Health Diagnostics

Selux Diagnostics Receives Additional $14.6 Million

Latest milestone validates the Selux NGP platform’s ability to deliver rapid AST results with an unprecedented antibiotic menu, clearing path for company’s microbiology innovation roadmap

Selux Diagnostics, Inc., which is leading a new era in personalized diagnostics to combat superbug infections and fight antibiotic resistance, today announced that it has been awarded an additional $14.6 million in funding from the Biomedical Advanced Research and Development Authority (BARDA), part of Office of the Assistant Secretary for Preparedness and Response at the U.S. Department of Health and Human Services.

BARDA modified the cost sharing contract, raising the Government’s cost share of $45 million to a total level of $60.8 million if all options are exercised. This additional funding will allow Selux to continue implementing its microbiology roadmap and commercialize its Next Generation ‘Phenotyping’ (NGP) platform for rapid antimicrobial susceptibility testing (AST).  

Selux received the latest round of funding after successfully achieving a key milestone: completion of its first clinical trial. The trial confirmed the platform’s ability to accurately provide rapid AST results from cultured isolates with a broad antibiotic menu all within the same shift — the patient’s most vulnerable window and critical period of infection. Selux will now submit the clinical trial results to the U.S. Food and Drug Administration (FDA), the next step in clearing the way for the commercialization of the innovative NGP platform.

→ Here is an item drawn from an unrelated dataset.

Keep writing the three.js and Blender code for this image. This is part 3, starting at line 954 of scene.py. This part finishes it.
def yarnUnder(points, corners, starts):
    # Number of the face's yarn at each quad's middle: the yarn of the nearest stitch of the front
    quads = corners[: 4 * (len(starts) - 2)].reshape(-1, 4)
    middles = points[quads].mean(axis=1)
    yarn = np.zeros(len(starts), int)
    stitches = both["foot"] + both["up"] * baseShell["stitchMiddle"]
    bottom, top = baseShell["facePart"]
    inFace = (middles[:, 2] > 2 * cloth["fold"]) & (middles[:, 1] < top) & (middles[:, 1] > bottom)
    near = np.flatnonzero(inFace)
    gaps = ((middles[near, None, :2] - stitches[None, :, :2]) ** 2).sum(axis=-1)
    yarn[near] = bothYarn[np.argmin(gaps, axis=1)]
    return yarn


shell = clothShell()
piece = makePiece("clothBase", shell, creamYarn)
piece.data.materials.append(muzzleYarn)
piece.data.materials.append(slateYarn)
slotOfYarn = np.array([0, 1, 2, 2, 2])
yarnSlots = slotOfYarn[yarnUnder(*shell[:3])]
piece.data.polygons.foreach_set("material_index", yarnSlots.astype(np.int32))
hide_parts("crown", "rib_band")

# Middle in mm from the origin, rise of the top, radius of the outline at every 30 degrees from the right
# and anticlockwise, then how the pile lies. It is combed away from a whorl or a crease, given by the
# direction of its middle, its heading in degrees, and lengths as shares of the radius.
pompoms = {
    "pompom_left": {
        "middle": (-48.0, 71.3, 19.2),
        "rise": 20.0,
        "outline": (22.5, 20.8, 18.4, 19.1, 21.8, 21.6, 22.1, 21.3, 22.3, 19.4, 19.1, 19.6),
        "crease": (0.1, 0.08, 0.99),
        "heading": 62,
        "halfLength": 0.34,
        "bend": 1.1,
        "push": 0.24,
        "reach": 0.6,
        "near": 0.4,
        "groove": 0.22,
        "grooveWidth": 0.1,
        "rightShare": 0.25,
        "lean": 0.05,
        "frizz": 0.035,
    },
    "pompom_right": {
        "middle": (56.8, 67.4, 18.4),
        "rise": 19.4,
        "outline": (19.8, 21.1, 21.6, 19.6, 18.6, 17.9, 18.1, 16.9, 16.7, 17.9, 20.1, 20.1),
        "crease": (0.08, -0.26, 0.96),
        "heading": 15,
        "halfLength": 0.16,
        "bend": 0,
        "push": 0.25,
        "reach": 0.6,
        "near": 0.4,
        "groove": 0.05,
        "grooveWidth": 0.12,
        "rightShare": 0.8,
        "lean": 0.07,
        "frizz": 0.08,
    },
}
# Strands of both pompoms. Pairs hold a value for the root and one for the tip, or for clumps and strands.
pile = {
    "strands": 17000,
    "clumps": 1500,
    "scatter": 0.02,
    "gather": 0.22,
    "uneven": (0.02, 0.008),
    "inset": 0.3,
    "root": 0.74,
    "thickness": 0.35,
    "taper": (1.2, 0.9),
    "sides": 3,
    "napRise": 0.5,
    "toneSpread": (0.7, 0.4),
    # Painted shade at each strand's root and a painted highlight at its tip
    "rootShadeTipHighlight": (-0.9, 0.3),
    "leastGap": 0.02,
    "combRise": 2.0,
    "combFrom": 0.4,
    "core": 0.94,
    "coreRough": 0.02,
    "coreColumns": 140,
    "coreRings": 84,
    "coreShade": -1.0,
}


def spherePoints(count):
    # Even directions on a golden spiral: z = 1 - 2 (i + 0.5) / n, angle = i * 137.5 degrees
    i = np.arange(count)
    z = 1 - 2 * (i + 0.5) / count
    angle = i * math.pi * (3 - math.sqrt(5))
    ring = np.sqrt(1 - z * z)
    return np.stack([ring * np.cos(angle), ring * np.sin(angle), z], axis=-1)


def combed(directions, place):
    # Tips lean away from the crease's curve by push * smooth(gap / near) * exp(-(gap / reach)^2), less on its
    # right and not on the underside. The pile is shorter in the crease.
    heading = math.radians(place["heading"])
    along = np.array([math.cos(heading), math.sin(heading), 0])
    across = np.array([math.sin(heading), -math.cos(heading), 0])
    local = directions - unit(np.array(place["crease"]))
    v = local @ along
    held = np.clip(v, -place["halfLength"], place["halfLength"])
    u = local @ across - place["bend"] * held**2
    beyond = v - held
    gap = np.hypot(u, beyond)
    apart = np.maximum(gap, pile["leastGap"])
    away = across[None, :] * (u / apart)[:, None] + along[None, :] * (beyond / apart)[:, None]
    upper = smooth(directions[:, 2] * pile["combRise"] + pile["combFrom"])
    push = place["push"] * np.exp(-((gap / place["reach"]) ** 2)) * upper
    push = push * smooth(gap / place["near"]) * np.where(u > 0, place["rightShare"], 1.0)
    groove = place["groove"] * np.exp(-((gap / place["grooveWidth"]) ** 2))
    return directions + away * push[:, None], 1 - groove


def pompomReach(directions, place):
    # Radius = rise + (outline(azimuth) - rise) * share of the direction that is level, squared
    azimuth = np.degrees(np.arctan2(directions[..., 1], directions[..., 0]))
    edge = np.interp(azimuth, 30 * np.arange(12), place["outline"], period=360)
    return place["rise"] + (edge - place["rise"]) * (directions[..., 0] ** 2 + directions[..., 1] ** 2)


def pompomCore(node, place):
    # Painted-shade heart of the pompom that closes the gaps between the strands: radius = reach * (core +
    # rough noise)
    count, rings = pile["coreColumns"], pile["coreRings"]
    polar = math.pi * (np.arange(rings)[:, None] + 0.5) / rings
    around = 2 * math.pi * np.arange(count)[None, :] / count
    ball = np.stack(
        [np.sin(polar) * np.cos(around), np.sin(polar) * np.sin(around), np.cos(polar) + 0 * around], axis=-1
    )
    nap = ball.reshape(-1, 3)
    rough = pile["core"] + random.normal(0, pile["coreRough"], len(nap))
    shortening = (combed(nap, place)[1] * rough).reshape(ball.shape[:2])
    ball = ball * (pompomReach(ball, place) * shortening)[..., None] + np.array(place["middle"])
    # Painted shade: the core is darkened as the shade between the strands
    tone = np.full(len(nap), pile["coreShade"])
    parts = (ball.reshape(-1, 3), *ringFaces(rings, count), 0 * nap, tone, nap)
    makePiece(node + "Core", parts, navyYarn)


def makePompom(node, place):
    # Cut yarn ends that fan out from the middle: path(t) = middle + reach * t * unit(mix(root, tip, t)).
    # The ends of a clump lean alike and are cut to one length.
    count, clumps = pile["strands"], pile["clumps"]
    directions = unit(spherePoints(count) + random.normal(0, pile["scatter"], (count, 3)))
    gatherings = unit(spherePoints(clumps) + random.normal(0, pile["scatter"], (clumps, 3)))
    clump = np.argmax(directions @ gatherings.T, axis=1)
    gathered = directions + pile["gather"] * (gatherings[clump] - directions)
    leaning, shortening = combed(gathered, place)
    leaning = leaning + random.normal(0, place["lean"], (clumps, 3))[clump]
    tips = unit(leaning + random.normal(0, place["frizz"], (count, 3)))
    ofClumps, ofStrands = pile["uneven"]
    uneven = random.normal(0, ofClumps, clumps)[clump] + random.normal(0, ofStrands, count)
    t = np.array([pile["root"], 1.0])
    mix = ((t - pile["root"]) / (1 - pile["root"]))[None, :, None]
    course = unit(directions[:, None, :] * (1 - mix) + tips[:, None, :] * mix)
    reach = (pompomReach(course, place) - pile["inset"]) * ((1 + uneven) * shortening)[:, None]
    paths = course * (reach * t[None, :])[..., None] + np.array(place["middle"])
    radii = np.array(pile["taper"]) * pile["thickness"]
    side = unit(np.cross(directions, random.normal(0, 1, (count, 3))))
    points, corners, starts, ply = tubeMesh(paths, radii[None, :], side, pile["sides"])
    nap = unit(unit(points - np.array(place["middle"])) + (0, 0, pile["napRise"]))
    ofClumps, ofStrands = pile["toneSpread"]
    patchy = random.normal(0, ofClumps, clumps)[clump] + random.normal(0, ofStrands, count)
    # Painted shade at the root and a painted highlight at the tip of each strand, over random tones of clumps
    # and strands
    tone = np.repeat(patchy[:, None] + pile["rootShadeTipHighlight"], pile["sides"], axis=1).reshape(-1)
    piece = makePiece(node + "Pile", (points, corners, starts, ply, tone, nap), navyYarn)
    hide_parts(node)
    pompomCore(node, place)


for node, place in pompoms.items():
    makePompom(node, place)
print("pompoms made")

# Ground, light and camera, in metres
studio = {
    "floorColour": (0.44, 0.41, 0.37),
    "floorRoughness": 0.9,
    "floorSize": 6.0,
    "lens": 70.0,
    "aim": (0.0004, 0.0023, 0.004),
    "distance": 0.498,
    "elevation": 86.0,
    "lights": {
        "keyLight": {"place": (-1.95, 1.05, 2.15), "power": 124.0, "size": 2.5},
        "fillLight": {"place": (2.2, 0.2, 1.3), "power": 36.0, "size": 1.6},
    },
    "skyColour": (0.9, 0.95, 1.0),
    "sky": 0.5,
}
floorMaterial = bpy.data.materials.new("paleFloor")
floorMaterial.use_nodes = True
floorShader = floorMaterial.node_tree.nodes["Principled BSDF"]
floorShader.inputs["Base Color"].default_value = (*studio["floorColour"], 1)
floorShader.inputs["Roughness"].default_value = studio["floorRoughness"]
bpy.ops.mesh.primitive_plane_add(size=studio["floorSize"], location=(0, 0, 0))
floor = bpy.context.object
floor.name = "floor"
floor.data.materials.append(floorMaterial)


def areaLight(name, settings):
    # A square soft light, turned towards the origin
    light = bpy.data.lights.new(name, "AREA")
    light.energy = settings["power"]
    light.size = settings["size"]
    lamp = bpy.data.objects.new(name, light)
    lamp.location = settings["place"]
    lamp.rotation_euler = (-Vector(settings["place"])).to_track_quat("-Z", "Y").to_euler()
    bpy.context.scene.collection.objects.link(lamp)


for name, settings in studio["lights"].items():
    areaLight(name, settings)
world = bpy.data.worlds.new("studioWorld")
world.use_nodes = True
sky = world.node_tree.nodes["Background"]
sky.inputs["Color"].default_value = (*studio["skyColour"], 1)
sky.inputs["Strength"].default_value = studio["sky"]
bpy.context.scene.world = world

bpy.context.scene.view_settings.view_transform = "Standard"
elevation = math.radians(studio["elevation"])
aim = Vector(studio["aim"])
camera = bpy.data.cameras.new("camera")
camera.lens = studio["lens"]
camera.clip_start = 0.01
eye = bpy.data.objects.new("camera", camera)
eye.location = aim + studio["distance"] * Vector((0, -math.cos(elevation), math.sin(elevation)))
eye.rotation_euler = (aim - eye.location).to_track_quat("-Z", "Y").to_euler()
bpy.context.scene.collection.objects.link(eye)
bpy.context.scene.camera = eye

“A global crisis of antibiotic resistance requires innovation to save lives, and we believe this next generation technology represents the future backbone of microbiology,” said Steve Lufkin, CEO of Selux. “Our plan is to build on the success of this first clinical study and turn our attention to the next phase of product development to speed the time to targeted antibiotic treatment further, preserving the lifesaving power of antibiotics for future generations.”

The Centers for Disease Control and Prevention calls antibiotic resistance one of the “biggest public health challenges of our time” – a growing problem that is not only deadly but extremely costly. According to a January report by the CDC and the University of Utah, multi-drug resistant pathogens are estimated to cost the U.S. more than $4.6 billion annually.